Chargé du contrôle qualité à Volkswagen dans les années 70, Expedito Soares décrit des pratiques dignes d'un Etat policier. «A l'usine, il y avait des espions partout, même aux toilettes. Les salariés étaient surveillés en permanence.» Soares accuse Volkswagen de l'avoir sommairement licencié en 1977 après une grève dans son département, où les accidents de travail se multipliaient. Grève qui lui avait déjà valu des représailles de son employeur : «Quatorze jours durant, j'ai été maintenu en confinement dans une salle minuscule, comme en prison. Même pour aller aux WC, je devais être escorté par les vigiles.» Pour ce membre du Parti des travailleurs (à la tête du Brésil depuis 2003), «les nombreuses entreprises qui ont pris part à cette page sombre de notre histoire ne peuvent rester impunies».
Mobilisé contre le «péril communiste», le grand patronat avait fomenté le coup d'Etat de 1964, affirme Sebastião Neto. La collaboration intervient sur fond d'émergence du mouvement syndical dans la décennie suivante : «Il fallait tenter de réduire au silence les salariés, alors que la productivité de notre économie reposait encore, à l'époque, sur des conditions de travail exténuantes.» Au sein des grandes industries, les «agitateurs» sont fichés. Dans la ceinture industrielle de São Paulo, bastion ouvrier où Lula, futur président du Brésil, commence sa carrière de leader syndical, elles font circuler une «liste noire» de 436 «subversifs» licenciés pour cause d'activisme politique, qu'il convenait de ne pas embaucher. Cette liste, qui contenait 67 noms à Volkswagen, soit le principal contingent, a été retrouvée dans les archives publiques, d'où des soupçons de délation en masse de ces salariés à la police politique.
A Volkswagen, le sale boulot était mené par le département de «sécurité industrielle» de la filiale brésilienne, qui agissait comme une cellule de renseignements. «Les subversifs étaient identifiés et leur nom communiqué aux organes de répression», accuse Sebastião Neto. Selon la CNV, ce «département» avait été mis sur pied par… Franz Stangl, l'ex-commandant des camps d'extermination nazis de Sobibor et Treblinka en Pologne. Après la guerre, l'ancien officier SS avait fui l'Europe et s'était mis au vert au Brésil. Il fut finalement arrêté et extradé vers l'Allemagne en 1967.

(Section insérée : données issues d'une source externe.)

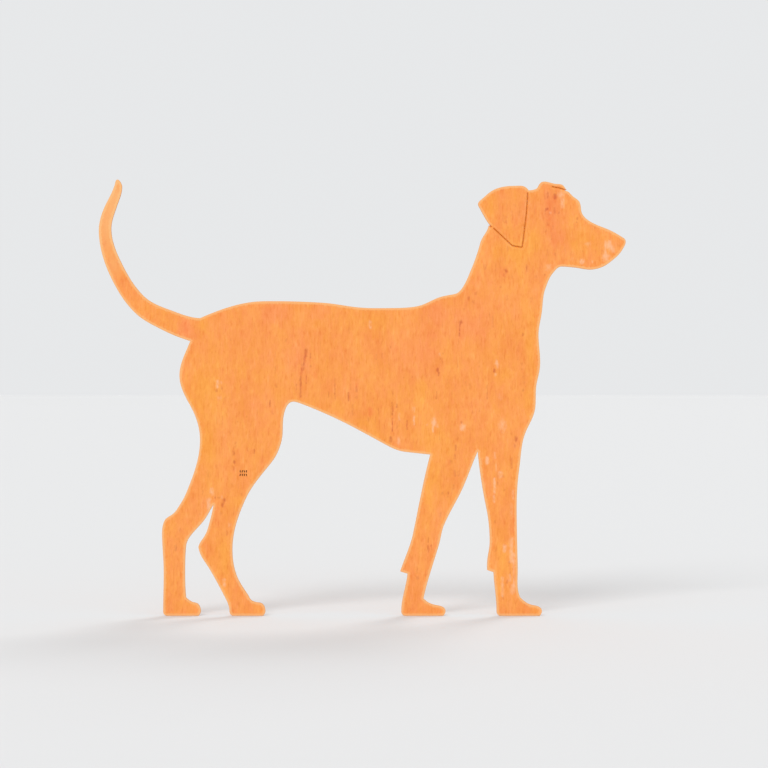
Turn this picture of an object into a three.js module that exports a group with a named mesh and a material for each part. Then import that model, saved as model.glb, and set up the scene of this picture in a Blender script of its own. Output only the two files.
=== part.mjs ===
// A garden figure of a standing short-haired hound, cut from one sheet of weathering mild steel.
// Millimetres, +Z up. The sheet stands in the XZ plane with the nose towards +X, and its soles rest
// on z = 0. The origin is below the middle of the figure, halfway through the sheet.

import * as THREE from 'three';

const sheetThickness = 3;
const kerfWidth = 2.2;
const stepsPerCurve = 6;

// The soles rest on the ground. A paw runs from its instep over the knuckle to the toe, and its knuckle
// stands part of the way out along its reach.
const groundLevel = 0;
const forepaw = { reach: 42, knuckleHeight: 20 };
const hindpaw = { reach: 28, knuckleHeight: 25 };
const knuckleShare = 0.62;
const knuckleSlope = -8;
const toeHeight = 9;
const heelRounding = 8;
const heelX = { foreleg: 255, trailingForeleg: 74, hindleg: -252, farHindleg: -378 };

// A landmark on the outline: its place, and the way the outline runs through it in degrees from +X.
// At a corner the outline leaves by a second angle.
function landmark(x, z, arriving, leaving = arriving) {
  return { x, z, arriving, leaving };
}

// The landmarks of each part of the body run clockwise, seen with the nose to the right: from the tip of
// the tail over the back to the nose, and back under the belly.
const tailTip = landmark(-464.5, 828, 0);

const tailInside = {
  tipShoulder: landmark(-459, 823, -58),
  tipFront: landmark(-456, 814, -90),
  upper: landmark(-466.5, 775.5, -108),
  bend: landmark(-476.5, 735, -90),
  middle: landmark(-462, 680, -65),
  lower: landmark(-414.5, 606.5, -44),
  sweep: landmark(-355.5, 577, -21),
  root: landmark(-308, 565, -2, 24),
};

const topline = {
  croup: landmark(-253, 586, 17),
  loin: landmark(-190, 597, 1),
  back: landmark(-73, 594, -4),
  saddle: landmark(-21, 587, -8),
  dip: landmark(40, 584, 1),
  witherFoot: landmark(106, 588, 12),
  withers: landmark(142, 603, 22),
  witherTop: landmark(176, 611, 12),
};

const neckBack = {
  bend: landmark(189, 621, 54),
  middle: landmark(207, 658, 67),
  nape: landmark(224, 707.5, 75),
  collar: landmark(231, 722, 56),
  earNotch: landmark(240, 741, 80, 119),
};

const earBackCut = [[240.8, 741.8], [245.5, 737.8]];

const ear = {
  backEdge: landmark(221, 777, 119),
  tip: landmark(220, 783, 78),
  fold: landmark(226.5, 790.5, 41),
  shoulder: landmark(251.5, 809.5, 24),
  crown: landmark(287, 816, 0),
  frontCorner: landmark(310, 813.5, -34),
  frontNotch: landmark(315.5, 807.5, -64, 2),
};

const skull = {
  foot: landmark(329, 810, 22),
  rise: landmark(335, 817, 66),
  dome: landmark(343, 824, 9),
  step: landmark(366, 820, -8),
  flapBend: landmark(377, 819, -12),
  flapTip: landmark(387.5, 808.5, -50, -30),
};

const browCut = [[387.1, 807.5], [376, 811.5], [360, 814.5]];

const face = {
  brow: landmark(400, 796, -39),
  browEnd: landmark(411.5, 786.5, -55),
  stop: landmark(416, 767, -76),
  bridgeStart: landmark(430, 750, -34),
  bridge: landmark(474, 730, -27),
  noseTop: landmark(495.5, 717.5, -32),
  noseTip: landmark(500, 710, -92),
  lip: landmark(493, 694, -121),
  chin: landmark(466.5, 668.5, -143),
  jaw: landmark(438, 657.5, -172),
  jawMiddle: landmark(404, 661, 174),
};

const chest = {
  throat: landmark(378, 663, 180),
  throatBend: landmark(363, 652, -132),
  neckFront: landmark(347.5, 621, -110),
  neckBase: landmark(341, 578, -97),
  hollow: landmark(334.5, 535, -91),
  breast: landmark(337.5, 477, -92),
  breastFold: landmark(331, 441, -101),
  brisket: landmark(328, 393, -99),
  forearm: landmark(308, 343, -109),
};

const forelegFront = {
  elbow: landmark(298, 280, -98),
  middle: landmark(293, 205, -90),
  pastern: landmark(295, 90, -89),
  instep: landmark(299, 36, -68, -48),
};

const forelegBack = {
  padTop: landmark(249, 83, 93, 163),
  padTip: landmark(237, 87, 156, 92),
  pastern: landmark(239, 117, 79),
  knee: landmark(242, 142, 90),
  inside: landmark(235, 207, 102),
  armpit: landmark(219, 312, 96, -114),
};

const trailingForelegFront = {
  elbow: landmark(182, 225, -118),
  middle: landmark(155, 172, -113),
  knee: landmark(146, 137, -106),
  instep: landmark(116, 33, -102, -48),
};

const trailingForelegBack = {
  padTop: landmark(86, 80, 84, 164),
  padTip: landmark(72, 84.5, 156, 72),
  pastern: landmark(86, 122, 70),
  knee: landmark(96, 154, 78),
  elbow: landmark(129, 306, 75, 174),
};

const belly = {
  front: landmark(80, 311.5, 173),
  brisket: landmark(50, 322, 152),
  middle: landmark(-11, 355, 152),
  tuckUp: landmark(-82, 389, 157),
  flankTurn: landmark(-117, 403, 160),
  flank: landmark(-131, 406.5, 179),
};

const hindlegFront = {
  flankBend: landmark(-141, 401.5, -130),
  flankDrop: landmark(-148, 386, -106),
  thigh: landmark(-152, 340, -97),
  stifle: landmark(-161, 310, -113),
  knee: landmark(-184, 277, -129),
  shin: landmark(-220.5, 224, -115),
  hock: landmark(-246.5, 132, -92),
  cannon: landmark(-237.5, 74, -68),
  instep: landmark(-212, 31, -62, -46),
};

const hindlegBack = {
  pastern: landmark(-258, 30, 117),
  cannon: landmark(-290.5, 90, 121),
  hockLow: landmark(-306, 114.5, 116),
  hock: landmark(-311, 131, 96, 76),
  hockTop: landmark(-302, 147.5, 53),
  shin: landmark(-290, 177, 75),
  crotch: landmark(-282.5, 211, 82, -124),
};

const farHindlegFront = {
  shin: landmark(-301.5, 180, -129),
  hock: landmark(-324.5, 154, -129),
  cannonTop: landmark(-334.5, 133, -96),
  cannon: landmark(-336.5, 83, -90),
  instep: landmark(-334.5, 35, -84, -48),
};

const farHindlegBack = {
  cannon: landmark(-377, 90, 91),
  hockLow: landmark(-380, 152, 91),
  hock: landmark(-375.5, 180.5, 64),
  hockTop: landmark(-360, 193, 38),
  shin: landmark(-344.5, 213.5, 57),
  thighLow: landmark(-325.5, 255, 69),
  thigh: landmark(-308, 336, 91),
  rumpLow: landmark(-326, 398, 119),
  rump: landmark(-347, 455, 91),
  dock: landmark(-334.5, 502.5, 66),
  tailNotch: landmark(-326.5, 521.5, 66, 163),
};

const tailOutside = {
  sweep: landmark(-377, 541.5, 153),
  lower: landmark(-429.5, 573.5, 137),
  middle: landmark(-479, 646.5, 115),
  bend: landmark(-500, 728, 92),
  upper: landmark(-483.5, 787.5, 62),
  tipBack: landmark(-470, 817.5, 72),
  tip: tailTip,
};

// The ear is cut free of the head but for two narrow bridges, one at each end of this cut.
const earCut = [[314, 803], [312, 767], [306, 717], [303.5, 699], [284.5, 702.5], [249, 736]];
const cutCornerRounding = 3;
const stepsPerCutCorner = 3;

const plateMaterial = new THREE.MeshStandardMaterial({
  color: new THREE.Color(0xfda054),
  roughness: 0.9,
  metalness: 0,
});

// The way round the figure: the outline so far, and the landmark that it has reached
const trace = { outline: new THREE.Shape(), at: tailTip };

// One smooth stretch to the next landmark. Its handles are as long as those of a round arc that turns
// by the same angle, so an even bend comes out round.
function curveTo(next) {
  const from = trace.at;
  const turn = THREE.MathUtils.euclideanModulo(next.arriving - from.leaving + 180, 360) - 180;
  const chord = Math.hypot(next.x - from.x, next.z - from.z);
  const handle = chord / (3 * Math.cos(THREE.MathUtils.degToRad(turn / 4)) ** 2);
  const start = THREE.MathUtils.degToRad(from.leaving);
  const end = THREE.MathUtils.degToRad(next.arriving);
  trace.outline.bezierCurveTo(
    from.x + handle * Math.cos(start),
    from.z + handle * Math.sin(start),
    next.x - handle * Math.cos(end),
    next.z - handle * Math.sin(end),
    next.x,
    next.z,
  );
  trace.at = next;
}

function lineTo(next) {
  trace.outline.lineTo(next.x, next.z);
  trace.at = next;
}

function follow(section) {
  Object.values(section).forEach(curveTo);
}

// A paw from the instep round the toe and along the flat sole, to where the heel rises from it
function followPaw(paw, heel) {
  const toeX = trace.at.x + paw.reach;
  const knuckleX = trace.at.x + knuckleShare * paw.reach;
  curveTo(landmark(knuckleX, paw.knuckleHeight, knuckleSlope));
  curveTo(landmark(toeX, toeHeight, -90));
  curveTo(landmark(toeX - toeHeight / 2, groundLevel, -135, 180));
  lineTo(landmark(heel + heelRounding, groundLevel, 180));
  curveTo(landmark(heel, groundLevel + heelRounding, 90));
}

// The route of a cut inside the outline, with its corners rounded
function roundedRoute(corners) {
  const points = corners.map(([x, z]) => new THREE.Vector2(x, z));
  const last = points.length - 1;
  const route = new THREE.Path();
  route.moveTo(points[0].x, points[0].y);
  for (let i = 1; i < last; i += 1) {
    const corner = points[i];
    const before = points[i - 1].clone().sub(corner).setLength(cutCornerRounding).add(corner);
    const after = points[i + 1].clone().sub(corner).setLength(cutCornerRounding).add(corner);
    route.lineTo(before.x, before.y);
    route.quadraticCurveTo(corner.x, corner.y, after.x, after.y);
  }
  route.lineTo(points[last].x, points[last].y);
  return route.getPoints(stepsPerCutCorner);
}

// Both sides of such a cut: in along its route and out again, half a kerf to the right of the way
function kerfSides(corners) {
  const wayIn = roundedRoute(corners);
  const wayOut = wayIn.slice().reverse();
  return [wayIn, wayOut].flatMap((way) => way.map((point, i) => {
    const before = way[Math.max(i - 1, 0)];
    const after = way[Math.min(i + 1, way.length - 1)];
    const ahead = after.clone().sub(before).setLength(kerfWidth / 2);
    return new THREE.Vector2(point.x + ahead.y, point.y - ahead.x);
  }));
}

// A cut that opens into the outline
function followCut(corners) {
  kerfSides(corners).forEach((side) => trace.outline.lineTo(side.x, side.y));
}

function houndOutline() {
  trace.outline.moveTo(tailTip.x, tailTip.z);
  follow(tailInside);
  follow(topline);
  follow(neckBack);
  followCut(earBackCut);
  follow(ear);
  follow(skull);
  followCut(browCut);
  follow(face);
  follow(chest);
  follow(forelegFront);
  followPaw(forepaw, heelX.foreleg);
  follow(forelegBack);
  follow(trailingForelegFront);
  followPaw(forepaw, heelX.trailingForeleg);
  follow(trailingForelegBack);
  follow(belly);
  follow(hindlegFront);
  followPaw(hindpaw, heelX.hindleg);
  follow(hindlegBack);
  follow(farHindlegFront);
  followPaw(hindpaw, heelX.farHindleg);
  follow(farHindlegBack);
  follow(tailOutside);
  trace.outline.holes.push(new THREE.Path(kerfSides(earCut)));
  return trace.outline;
}

// The plate is extruded flat, then stood up on its soles with the middle of its thickness at y = 0.
function houndPlate() {
  const geometry = new THREE.ExtrudeGeometry(houndOutline(), {
    depth: sheetThickness,
    bevelEnabled: false,
    curveSegments: stepsPerCurve,
  });
  geometry.translate(0, 0, -sheetThickness / 2);
  geometry.rotateX(Math.PI / 2);
  const plate = new THREE.Mesh(geometry, plateMaterial);
  plate.name = 'hound_plate';
  return plate;
}

const hound = new THREE.Group();
hound.add(houndPlate());

export default hound;
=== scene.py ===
# A hound cut from one steel plate and left outdoors until it rusted bright orange.
# Sizes in the dictionaries are millimetres; the scene itself is in metres.

import math
import random

import bpy
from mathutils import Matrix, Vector, kdtree, noise
from mathutils.geometry import delaunay_2d_cdt


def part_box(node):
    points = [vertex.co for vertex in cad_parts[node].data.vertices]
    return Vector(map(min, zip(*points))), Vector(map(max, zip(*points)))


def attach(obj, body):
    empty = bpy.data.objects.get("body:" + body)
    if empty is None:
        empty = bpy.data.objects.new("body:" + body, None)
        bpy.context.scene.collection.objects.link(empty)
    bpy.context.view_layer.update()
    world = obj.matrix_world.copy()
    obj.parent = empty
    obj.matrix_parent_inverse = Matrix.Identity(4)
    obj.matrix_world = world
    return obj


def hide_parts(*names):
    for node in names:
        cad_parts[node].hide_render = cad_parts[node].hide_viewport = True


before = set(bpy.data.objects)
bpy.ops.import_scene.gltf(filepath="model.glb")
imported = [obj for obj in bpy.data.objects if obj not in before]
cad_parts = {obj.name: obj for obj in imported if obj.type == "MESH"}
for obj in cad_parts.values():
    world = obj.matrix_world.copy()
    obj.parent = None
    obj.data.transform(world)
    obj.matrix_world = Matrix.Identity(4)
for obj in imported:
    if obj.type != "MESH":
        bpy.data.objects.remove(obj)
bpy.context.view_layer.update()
plateLow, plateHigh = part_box("hound_plate")
mm = 0.001
random.seed(11)


# The camera, the lights and the floor.

studio = {
    "eye": (0.0412, -4.05, 0.440),  # level, looking along +Y
    "lens": 100,
    "floorRadius": 80,
    "floorColour": (0.66, 0.66, 0.66, 1),
    "skyColour": (0.80, 0.81, 0.82, 1),
    "skyStrength": 1.0,
    "keyStrength": 1.3,
    "keyAngle": 25,  # degrees across, so shadows stay soft
    "keyTurn": (52, 0, -28),
    "backStrength": 0.9,
    "backTurn": (50, 0, 150),
}


def makeCamera():
    camera = bpy.data.objects.new("camera", bpy.data.cameras.new("camera"))
    camera.location = studio["eye"]
    camera.rotation_euler = (math.radians(90), 0, 0)
    camera.data.lens = studio["lens"]
    bpy.context.scene.collection.objects.link(camera)
    bpy.context.scene.camera = camera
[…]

Son successeur, Adhemar Rudge, est un colonel de l’armée brésilienne, qui cumule ses activités dans l’armée avec ses fonctions au sein du constructeur. Pendant les grandes grèves de 1980, les hommes de Rudge secondent la police, interrogeant des grévistes et dressant des procès-verbaux. Ils élaborent aussi des rapports sur l’agitation sociale et politique pour le Cecose, une instance de grandes entreprises, notamment de multinationales, qui avait coutume de se réunir avec l’appareil policier et l’armée.
«Une réparation collective»
Qu'en pense Volkswagen ? La filiale brésilienne n'a pas donné suite à la demande d'interview de Libération. «Pendant les travaux de la CNV, ils n'ont pas été coopératifs»,dénonce encore Sebastião Neto. Depuis, le constructeur a pris langue avec les plaignants par le biais de Manfred Grieger, responsable de son département de communication historique, pour «rechercher des informations sur les relations de Volkswagen Brésil avec les institutions brésiliennes de l'époque», dixit le communiqué qui nous a été adressé et qui évoque le «point de départ d'une discussion sur la manière de parvenir à un accord sur cette question».
Le 14 octobre, une réunion s'est tenue au parquet, en présence de Manfred Grieger et d'un représentant du conseil des salariés de Volkswagen. «Ils se sont montrés consternés par le témoignage des victimes, rapporte le procureur Machado. Nous sommes favorables à un accord, qui éviterait une éventuelle procédure judiciaire. Mais il faudrait d'abord que Volkswagen reconnaisse ses erreurs, ce qui n'a pas encore eu lieu.»
«Nous demandons une reconnaissance publique et une réparation collective, indique Sebastião Neto. Mais pour définir cette réparation, il faudrait que nous puissions prendre la mesure du problème. Or, nous ne savons pas combien de personnes ont été victimes des exactions de Volkswagen. Il faut que l'entreprise nous ouvre ses archives.»